Ready to start sewing your own pretty skirt? Here’s how to make a half circle skirt!
How to draft and sew a Half Circle Skirt
- about 2 yards of fabric – similar here (or a little more if your measurements are bigger than mine)
- measuring tape
- fabric marker
- matching thread
- knit needle or jersey needle
- walking foot (optional)
- 2″ wide elastic
- safety pin
- knit tape or very soft and thin interfacing
- screw driver (your machine might come equipped with one)
- sewing machine
Make the half circle skirt pattern
- First let’s do a little bit of math calculations and measurements. Measure your waist and divide by 3.14 to get the waist radius (inner circle). Round up to the nearest inch.
- Measure your waist and divide by 3.14 to get the waist radius (inner circle). Round up to the nearest inch.
- Measure the desired skirt length and add it to the waist radius to get the hem radius (outer circle).
- Check the stretch in your fabric. You’ll want the stretch to go sideways.
- Depending on the stretch, fold the fabric in half (stretch will need to be perpendicular to the fold).
- Take your measuring tape and pin it at the fold, on the left hand side corner.
- Measure out from this corner, using your waist radius and moving the tape and marking right at the radius number to create a circle
- Repeat for the hem radius using the hem radius number.
Cut and sew the skirt
- Cut fabric along the circles.
- Pin the raw sides and sew down using a regular stitch and a kit or jersey needle. Use a walking foot to make sewing knits easier. If you don’t have one, adjust the presser foot tension to minus (see here how to change the settings in your presser foot tension). A looser presser foot will allow the knits to slide through easily without stretching. Test on a piece of fabric to get the best tension fot your project.
- Finish side seam with a serger or a zig zag stitch or just leave as is, knits won’t fray.
Make and sew the waistband
- Cut a piece of fabric for the waistband. You’ll need it to stretch it sideways. The waistband should be 5 inches tall, and your waist measurement wide, adding 1/2″ seam allowance.

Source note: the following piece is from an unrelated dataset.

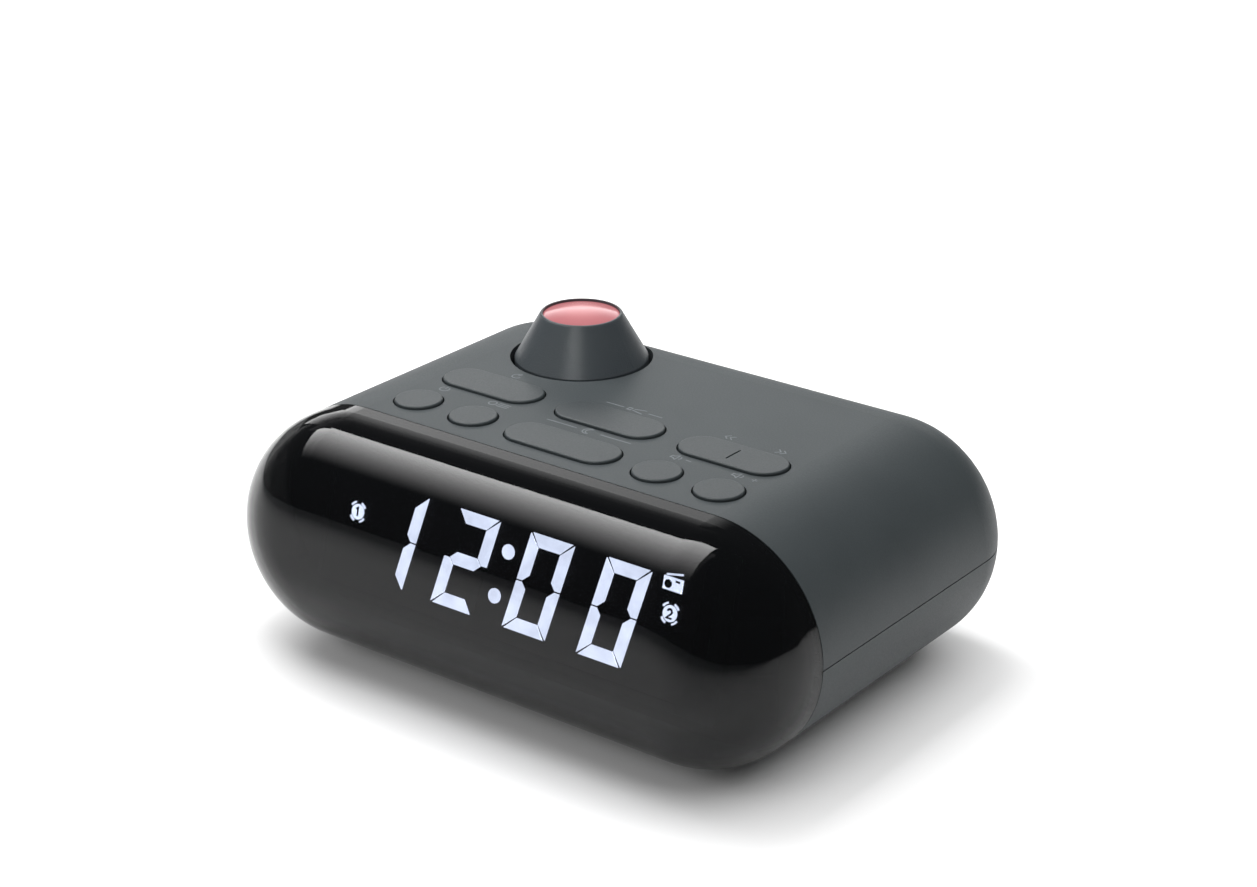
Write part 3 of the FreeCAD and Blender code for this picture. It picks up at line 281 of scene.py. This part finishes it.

- Place the ends of the waistband together, right side together, pin and sew down the raw edges, leaving a small gap in the middle, to thread the elastic through later on.
- Fold the waistband in half, turning it right side out and press.
Attach the waistband to the skirt
- Turn the skirt right side out, slide the waistband over the top of the skirt and pin the raw edges together. Make sure the opening in the waistband is facing out. Also make sure the seam in waistband matches the seam in your skirt.
- Sew the waistband to the skirt. Make sure you are using a stretch or zig zag stitch here so the waistband will stretch over when taking it on and off. Finish raw seam with a serger or zig zag stitch or just leave as is.
- Flip waistband up and press.
- Decide how tight you want the elastic.
- Using a safety pin, thread the elastic through the waistband, trim, pin the ends and sew with a zig zag stitch.
- Using a ladder stitch, close the gap in your waistband.
- Hang the skirt over night. Since you are cutting some of the fabric on the bias, some parts of the skirt might stretch out a little more than others and it’s best to know that before hemming.
Hem the skirt
- Also before hemming knits, is best to stabilize the hem so it won’t stretch while sewing. You can use knit tape if you have or use very thin and stretchy interfacing. Make sure the stretch in your interfacing goes with the stretch in your fabric. A stabilized hem won’t pucker or stretch while sewing so you will get a smooth finish.
- Press the hem up using an up and down motion of your iron to avoid stretching the hem.
- You may need to adjust the presser foot tension to an even lower tension for hemming your skirt. Test on a piece of fabric first. Sew down the hem using a regular straight stitch.
- And you’re done! Your easy half circle skirt is perfect for spring and summer!